With their behaviour baffling me, I hopped onto social media and asked women to share any similar frosty encounters they may have experienced over the years.
I expected to receive a couple of similar stories. I expected some women to have gone through it recently.
But I hadn't expected such a big response.
As I read comment after comment, each woman in turn talking about the time they were shunned by a group of female strangers, quite frankly, I was a little lost for words.
There was a woman who said she was ignored, all the time, by groups of women.
There was my friend who'd been treated so appallingly by a group of female strangers at a blogging conference, that she'd actually burst into tears.
There was my mother in law who said she can remember encountering it at the school gates, as a mum to young children.
And on and on the stories came.
Let me tell you, if you're sat there thinking we've got this sisterhood business completely sorted, then you are mistaken.
There's a whole mountain range of stuff we still need to get sorted, and pronto, if we want to be happier, calmer, stronger and more confident.
Because until all women can reach out their hands to female strangers and feel comfortable welcoming a woman into a group, the sisterhood will continue to lack strength.
How can it not?
My daughter, at three years of age makes friends easily and often talks about her new 'best friend' whom she has played with at nursery that day. She views little girls as new friends to be made, not new enemies to make or little people to be fearful of.
But how many of us, grown up women, can honestly, hand on heart say the same?
Can you?
Can I?
I have no idea why this group of women were so frosty to me.
Perhaps they thought I was being frosty towards them. Perhaps they didn't like the look of me. Perhaps they were just damn right miffed that their group dynamics were now going to have to adjust.
But I do know this.
It can't hurt for all of us - myself included - to be more mindful of how we treat the newcomer.

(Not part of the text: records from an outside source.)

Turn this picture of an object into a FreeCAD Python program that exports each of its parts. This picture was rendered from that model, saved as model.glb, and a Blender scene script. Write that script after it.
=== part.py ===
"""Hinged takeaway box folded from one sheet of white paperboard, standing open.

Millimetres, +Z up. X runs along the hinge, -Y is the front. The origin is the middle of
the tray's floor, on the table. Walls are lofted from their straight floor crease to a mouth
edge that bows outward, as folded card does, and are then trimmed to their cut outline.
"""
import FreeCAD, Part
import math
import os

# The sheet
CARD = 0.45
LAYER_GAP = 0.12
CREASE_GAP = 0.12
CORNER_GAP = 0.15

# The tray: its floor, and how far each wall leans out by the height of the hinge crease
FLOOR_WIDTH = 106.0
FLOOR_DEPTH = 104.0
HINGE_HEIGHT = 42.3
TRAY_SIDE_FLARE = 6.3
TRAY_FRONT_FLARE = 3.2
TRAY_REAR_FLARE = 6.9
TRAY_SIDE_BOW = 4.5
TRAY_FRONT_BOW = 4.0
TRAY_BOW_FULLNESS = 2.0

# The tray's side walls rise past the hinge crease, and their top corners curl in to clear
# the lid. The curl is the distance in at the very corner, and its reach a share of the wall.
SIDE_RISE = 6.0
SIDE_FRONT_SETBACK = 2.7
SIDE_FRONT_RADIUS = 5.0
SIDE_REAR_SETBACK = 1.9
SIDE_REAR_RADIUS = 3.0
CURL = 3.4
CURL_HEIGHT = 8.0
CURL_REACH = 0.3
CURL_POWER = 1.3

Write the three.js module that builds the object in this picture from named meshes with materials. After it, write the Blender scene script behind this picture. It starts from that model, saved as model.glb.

The first time mum struggling with her newborn who's desperate for a friendly, supportive ear. The new woman in the office who's terrified at the thought of starting her dream job. The grandma who's dropping her grandchild off at school and doesn't know a soul.
It can't hurt, can it? For us all to be a little kinder, to catch someone's eye and give them a smile or extend a friendly hand.
To welcome them into our group.
Because let's face it, with all the s**t women have to put up with, we damn well need each other.
Sure we're never going to like every woman we come across. Sure we're going to fall out with people. Sure, not everyone will like me or want to be my new 'best friend'.
But we've got to try and break the ice.
We've got to be kind to each other.
We've got to give all women a chance.